Grâce à Fondane, on redécouvre des penseurs aujourd’hui complètement méconnus et qui eurent leur heure de gloire : Avram Steuerman-Rodion, A.L. Zissu, Léon Chestov et bien d’autres. Dans son étude très pertinente sur la comparaison entre judaïsme et hellénisme, il soutient une thèse séduisante : le judaïsme est préoccupé par la morale et la justice alors que l’hellénisme se soucie de beauté et d’esthétique. « Le Grec veut dominer le monde, le Juif veut l’améliorer. Pour le Grec le monde est. Pour le Juif il sera ». Ou encore : « Pour le Grec, l’acte est dans le monde, pour le Juif, le monde est dans l’acte ». Fondane partage le point de vue de Nietzsche pour lequel la lutte entre la Judée et Rome équivalait en fait à la lutte entre démocratie et aristocratie. En résumé, « le judaïsme recherche la vérité, l’hellénisme recherche le beau ».

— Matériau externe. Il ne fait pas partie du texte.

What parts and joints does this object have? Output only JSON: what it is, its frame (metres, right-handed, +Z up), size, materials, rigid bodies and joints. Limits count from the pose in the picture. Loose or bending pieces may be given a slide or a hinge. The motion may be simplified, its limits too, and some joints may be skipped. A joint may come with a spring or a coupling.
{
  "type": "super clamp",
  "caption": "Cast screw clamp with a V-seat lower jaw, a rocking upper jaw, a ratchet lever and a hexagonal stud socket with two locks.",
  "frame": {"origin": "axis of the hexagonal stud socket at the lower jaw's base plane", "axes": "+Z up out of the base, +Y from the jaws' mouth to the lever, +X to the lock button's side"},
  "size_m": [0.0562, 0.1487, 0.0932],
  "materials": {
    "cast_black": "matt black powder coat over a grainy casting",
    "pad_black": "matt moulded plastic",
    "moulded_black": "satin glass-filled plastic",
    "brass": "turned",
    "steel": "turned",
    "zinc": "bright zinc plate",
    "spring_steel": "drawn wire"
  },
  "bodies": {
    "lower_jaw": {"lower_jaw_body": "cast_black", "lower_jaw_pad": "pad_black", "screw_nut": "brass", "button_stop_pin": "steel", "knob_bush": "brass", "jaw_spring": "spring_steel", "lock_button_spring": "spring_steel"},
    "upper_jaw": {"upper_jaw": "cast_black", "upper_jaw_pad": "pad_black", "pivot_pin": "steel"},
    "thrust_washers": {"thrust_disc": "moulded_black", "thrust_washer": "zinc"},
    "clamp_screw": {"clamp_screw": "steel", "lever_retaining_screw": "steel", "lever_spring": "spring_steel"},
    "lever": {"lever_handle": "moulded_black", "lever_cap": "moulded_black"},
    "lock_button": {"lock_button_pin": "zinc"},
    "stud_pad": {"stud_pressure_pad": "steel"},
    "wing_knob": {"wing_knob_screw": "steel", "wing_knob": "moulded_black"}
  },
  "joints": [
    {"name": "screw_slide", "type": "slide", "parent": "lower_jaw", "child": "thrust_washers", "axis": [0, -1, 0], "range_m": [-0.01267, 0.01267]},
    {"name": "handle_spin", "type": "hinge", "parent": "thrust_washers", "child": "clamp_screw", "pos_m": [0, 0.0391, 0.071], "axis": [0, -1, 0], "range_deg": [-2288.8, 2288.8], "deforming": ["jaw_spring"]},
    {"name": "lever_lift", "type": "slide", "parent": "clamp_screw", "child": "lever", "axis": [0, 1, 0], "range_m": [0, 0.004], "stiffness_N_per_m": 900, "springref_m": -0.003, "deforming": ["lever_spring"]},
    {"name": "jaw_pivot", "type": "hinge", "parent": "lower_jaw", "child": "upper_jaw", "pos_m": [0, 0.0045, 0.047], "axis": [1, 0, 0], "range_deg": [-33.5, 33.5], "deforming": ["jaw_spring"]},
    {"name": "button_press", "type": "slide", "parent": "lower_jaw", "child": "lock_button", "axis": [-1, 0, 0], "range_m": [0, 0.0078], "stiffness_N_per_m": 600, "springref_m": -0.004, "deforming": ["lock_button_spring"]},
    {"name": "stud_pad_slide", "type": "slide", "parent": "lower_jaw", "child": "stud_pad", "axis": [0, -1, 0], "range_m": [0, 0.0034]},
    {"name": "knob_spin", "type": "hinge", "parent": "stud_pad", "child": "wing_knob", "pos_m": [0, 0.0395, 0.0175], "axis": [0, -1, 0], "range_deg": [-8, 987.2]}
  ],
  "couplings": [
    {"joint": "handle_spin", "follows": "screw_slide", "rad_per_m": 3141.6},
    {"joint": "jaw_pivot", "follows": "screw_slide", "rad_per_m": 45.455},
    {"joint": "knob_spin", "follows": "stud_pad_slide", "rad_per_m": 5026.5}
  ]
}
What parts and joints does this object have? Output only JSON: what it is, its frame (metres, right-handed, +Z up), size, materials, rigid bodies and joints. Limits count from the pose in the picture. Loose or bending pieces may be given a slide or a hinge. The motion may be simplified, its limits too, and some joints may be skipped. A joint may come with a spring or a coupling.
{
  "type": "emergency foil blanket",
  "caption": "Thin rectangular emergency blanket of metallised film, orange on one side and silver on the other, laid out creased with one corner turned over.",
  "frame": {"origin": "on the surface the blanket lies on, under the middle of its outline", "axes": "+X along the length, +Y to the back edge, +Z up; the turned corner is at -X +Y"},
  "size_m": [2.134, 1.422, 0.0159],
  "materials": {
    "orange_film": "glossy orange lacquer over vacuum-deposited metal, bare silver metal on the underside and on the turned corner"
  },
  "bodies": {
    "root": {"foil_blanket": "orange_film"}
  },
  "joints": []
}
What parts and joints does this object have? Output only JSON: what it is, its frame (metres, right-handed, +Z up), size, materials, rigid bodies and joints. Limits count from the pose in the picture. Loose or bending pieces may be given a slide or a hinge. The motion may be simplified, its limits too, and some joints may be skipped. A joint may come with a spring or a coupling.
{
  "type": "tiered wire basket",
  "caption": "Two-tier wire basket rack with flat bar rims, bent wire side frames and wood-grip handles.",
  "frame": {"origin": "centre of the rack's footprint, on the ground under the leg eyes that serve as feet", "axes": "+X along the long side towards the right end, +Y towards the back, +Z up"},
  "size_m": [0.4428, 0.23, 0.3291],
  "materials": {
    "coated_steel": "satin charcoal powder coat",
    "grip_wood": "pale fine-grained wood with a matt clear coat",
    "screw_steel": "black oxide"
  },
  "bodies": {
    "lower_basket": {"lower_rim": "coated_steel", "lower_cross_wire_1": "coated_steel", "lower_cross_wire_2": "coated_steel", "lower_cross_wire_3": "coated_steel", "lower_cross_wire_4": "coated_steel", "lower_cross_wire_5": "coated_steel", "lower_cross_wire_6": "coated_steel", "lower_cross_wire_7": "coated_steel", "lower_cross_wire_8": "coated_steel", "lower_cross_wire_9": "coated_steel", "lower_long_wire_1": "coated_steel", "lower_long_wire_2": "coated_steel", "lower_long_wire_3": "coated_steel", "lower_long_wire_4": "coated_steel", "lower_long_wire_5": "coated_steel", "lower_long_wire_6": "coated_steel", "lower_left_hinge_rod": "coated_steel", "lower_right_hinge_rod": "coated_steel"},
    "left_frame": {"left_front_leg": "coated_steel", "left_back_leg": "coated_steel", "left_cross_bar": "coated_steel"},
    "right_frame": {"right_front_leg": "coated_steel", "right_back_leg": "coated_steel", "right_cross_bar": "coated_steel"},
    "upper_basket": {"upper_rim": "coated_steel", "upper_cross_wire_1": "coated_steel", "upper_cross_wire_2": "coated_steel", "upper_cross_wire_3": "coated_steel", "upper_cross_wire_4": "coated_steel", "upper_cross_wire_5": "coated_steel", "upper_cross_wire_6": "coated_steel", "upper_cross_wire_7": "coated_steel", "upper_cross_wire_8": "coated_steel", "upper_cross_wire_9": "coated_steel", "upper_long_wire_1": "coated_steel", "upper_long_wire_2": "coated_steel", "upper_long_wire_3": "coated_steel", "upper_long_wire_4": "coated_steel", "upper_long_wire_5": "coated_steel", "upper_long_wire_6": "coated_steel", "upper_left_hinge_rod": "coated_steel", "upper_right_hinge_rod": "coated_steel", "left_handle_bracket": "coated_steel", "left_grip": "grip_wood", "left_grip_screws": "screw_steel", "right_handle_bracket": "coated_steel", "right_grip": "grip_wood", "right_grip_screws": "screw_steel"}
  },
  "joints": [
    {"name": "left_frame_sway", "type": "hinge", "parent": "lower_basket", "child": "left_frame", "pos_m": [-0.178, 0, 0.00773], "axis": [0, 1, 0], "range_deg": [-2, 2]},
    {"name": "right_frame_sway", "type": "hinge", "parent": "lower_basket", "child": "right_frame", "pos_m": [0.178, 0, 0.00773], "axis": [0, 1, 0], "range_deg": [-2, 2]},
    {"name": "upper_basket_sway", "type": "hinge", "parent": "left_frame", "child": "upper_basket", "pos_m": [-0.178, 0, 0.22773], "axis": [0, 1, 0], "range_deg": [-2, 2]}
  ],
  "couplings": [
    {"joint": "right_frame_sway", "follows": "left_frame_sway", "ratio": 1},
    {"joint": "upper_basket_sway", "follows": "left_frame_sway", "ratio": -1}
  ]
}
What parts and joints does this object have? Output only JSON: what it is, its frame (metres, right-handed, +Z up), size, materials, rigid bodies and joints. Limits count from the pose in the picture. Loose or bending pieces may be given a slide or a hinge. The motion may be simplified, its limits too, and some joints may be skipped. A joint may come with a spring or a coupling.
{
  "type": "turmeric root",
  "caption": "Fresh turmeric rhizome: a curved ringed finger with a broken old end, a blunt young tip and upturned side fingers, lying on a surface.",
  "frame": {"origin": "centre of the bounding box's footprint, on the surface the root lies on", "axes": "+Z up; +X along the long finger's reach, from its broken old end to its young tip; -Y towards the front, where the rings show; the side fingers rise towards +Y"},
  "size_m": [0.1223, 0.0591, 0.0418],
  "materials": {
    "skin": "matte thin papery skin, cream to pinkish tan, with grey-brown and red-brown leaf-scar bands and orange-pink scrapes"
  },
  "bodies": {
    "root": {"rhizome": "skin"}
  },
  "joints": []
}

De belles pages, souvent prémonitoires, sont consacrées au sionisme. « Maintenant, écrit, Fondane en 1919, trente ans avant la proclamation de l’État juif d’Israël, l’histoire est dans le sang du blé que l’on cultive à nouveau, l’histoire est dans les maisons qui s’exaspèrent dans leur désir de vivre. L’histoire est partout dans ce pays hébreu. Les palmiers eux-mêmes semblent êtres hébreux. De même les chameaux qui transportent les oranges à travers le monde ».
Un livre à découvrir.



Jean-Pierre Allali



(*) Textes réunis par Monique Jutrin. Éditions Parole et Silence/Lethielleux. Septembre 2009. 270 pages. 22 euros
(1) On pourra consulter à ce propos le remarquable ouvrage de Matatias Carp, Cartea Neagra. Le livre noir de la destruction des Juifs de Roumanie. 1940-1944. Éditions. Denoël. 2009.